Caroline Fourest a consacré son dernier ouvrage (2) à ce phénomène, à cette génération qu'elle qualifie d'offensée, à cette jeunesse "qui se veut woke, réveillée, car ultrasensible à l'injustice. Ce qui serait formidable si elle ne tombait pas dans l'assignation ou l'inquisition". Elle constate que "le courage d'y résister se fait rare. Si bien que nous vivons dans un monde furieusement paradoxal, où la liberté de haïr n'a jamais été si débridée sur les réseaux sociaux, mais où celle de parler et de penser n'a jamais été si surveillée dans la vie réelle". Et tout cela avec le soutien d'une bonne partie de la gauche qui, souvent par calcul électoral, s'indigne avec les indignés, trouve normal de séparer nos sociétés entre racisés et non-racisés, puis s'offusque de voir son électorat traditionnel basculer dans le camp des populistes et de l'extrême droite. Sans vouloir se rendre compte qu'elle fait ainsi le jeu des suprémacistes blancs. La méconnaissance et la bêtise construisent des murs. Chaque chose et chacun à sa place, évitons les métissages. Mais d'où venons-nous? Comment nous sommes-nous construits sinon par métissage?

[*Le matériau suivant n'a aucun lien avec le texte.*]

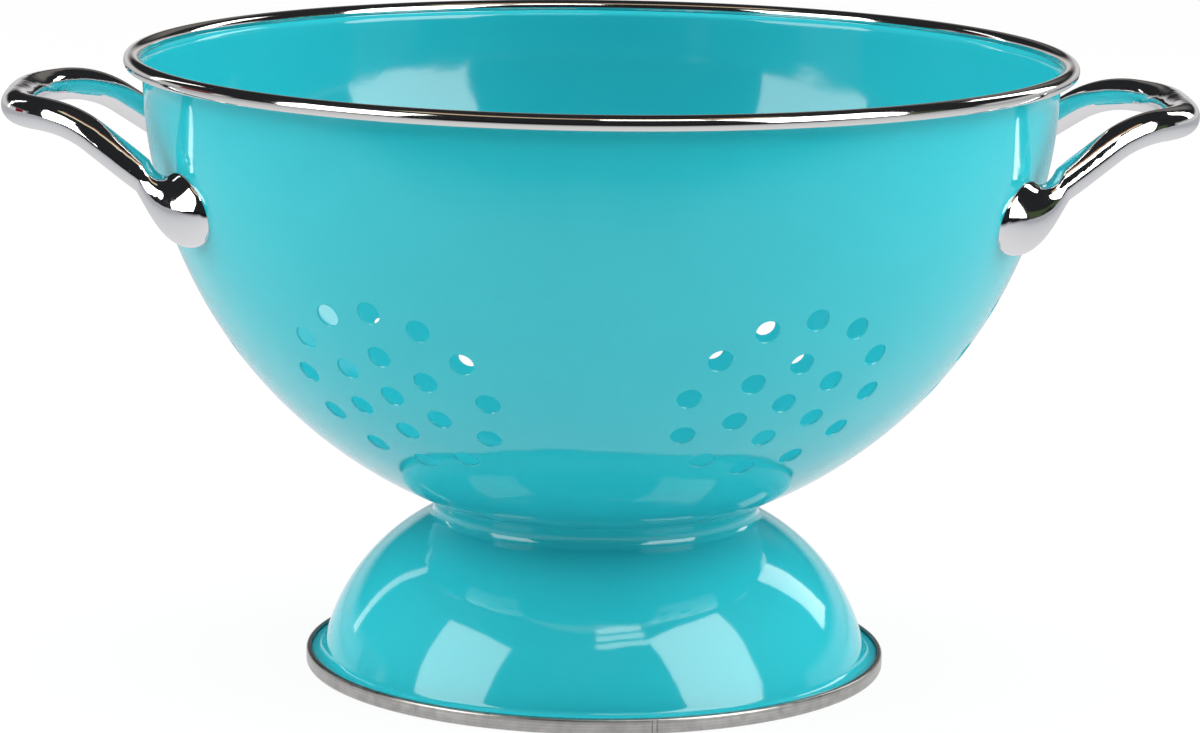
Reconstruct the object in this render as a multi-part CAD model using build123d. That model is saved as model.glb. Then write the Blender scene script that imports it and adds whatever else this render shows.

Si tous ces bonnes âmes étaient cohérentes - ce qu'elles ne sont évidemment pas - elles interdiraient , plutôt que de la défendre, la burqa qui n'est une tradition que dans les montagnes afghanes. Et elles s'opposeraient au port du voile par les femmes musulmanes qui n'est de retour, dans les pays européens comme dans de nombreux pays de tradition musulmane, que depuis une trentaine d'années sous la pression des barbus soutenus par les machos. Il n'était plus depuis longtemps une tradition. Tout comme l'obligation de nourriture halal, qui ne date que des années 1970. Comme le relève Caroline Fourest, "traumatisés à l'idée que des Blancs adoptent des coupes afro, les mêmes trouvent normal que des étudiantes blanches s'essayent au voile islamique le temps d'un Hijab Day. Une initiative imaginée par des cercles intégristes et reprise par des étudiants de Sciences Po. Le temps d'une journée, ils ont proposé à leurs camarades d'essayer la modestie (sic!). Bizarrement, aucun des inquisiteurs habituels n'y a vu la moindre appropriation culturelle."

Rappelons, une fois encore, les propos de Gaston Kelman dans son ouvrage "Je suis noir et je n'aime pas le manioc" (3): « Permettez-moi de vous dire qu’il n’existe pas de culture africaine. La similitude entre un cadre de Douala, de Bamako ou de Dakar, diplômé, urbain, et un agriculteur du Sahel ou de la forêt équatoriale, analphabète, rural, est la même que celle qui existe entre un cadre suédois ou un golden boy de Manhattan ou de la City et un agriculteur moustachu du sud de la Turquie, un pêcheur de la Tchétchénie ou un Gitan de Bulgarie. La culture est un élément social et non ethnique, même si l’ethnie sert souvent d’espace social d’enracinement à un modèle culturel. Ce cas de figure se retrouve notamment et presque exclusivement en milieu traditionnel rural. Dans tous les cas, la culture reste un élément spatial et temporel. C’est la capacité de s’adapter à son milieu et à son temps. Moi, le Francilien, ce qui me relie culturellement à mon cousin qui n’est jamais parti du village d’origine de mes parents (espaces décalés), ou à celui qui vivait dans ce même village il y a un siècle (temps décalés), est certainement plus mince que ce qui me relie à un Blanc de la région parisienne (espace commun) aujourd’hui (temps commun), ayant les mêmes caractéristiques sociologiques que moi. (…) Mes origines reposent sagement dans mon patrimoine ; mon quotidien, c’est la culture au sein de laquelle je vis. (…) Le problème réside dans le fait que tout le monde confond allègrement culture et valeur. La culture, c’est l’adaptabilité à un milieu et à un moment. C’est la capacité à utiliser des outils (production), les comportements (vie sociale) locaux pour vivre. La culture c’est hic et nunc, ici et maintenant. Elle est donc intimement liée aux notions d’espace et de temps. »

Qui peut contester que le métissage est enrichissant? Que l'enfermement dans une culture assèche? Que la notion même de culture implique celle d'ouverture à l'autre? Que tous ces imprécateurs, ces possesseurs de la bonne parole, ces Savonarole du XXIè siècle se taisent. Et que la vie, métissée par essence, prenne toute la place qui lui revient. En ces temps d'obscurantisme, on a besoin d'air et de lumières. 

(1) 9.10.2020.

(2) Caroline Fourest, "Génération offensée - de la police de la culture à la police de la pensée", Grasset, 2020.

(3) Gaston Kelman : « Je suis noir et je n’aime pas le manioc », édit. Max Milo, Paris, 2003.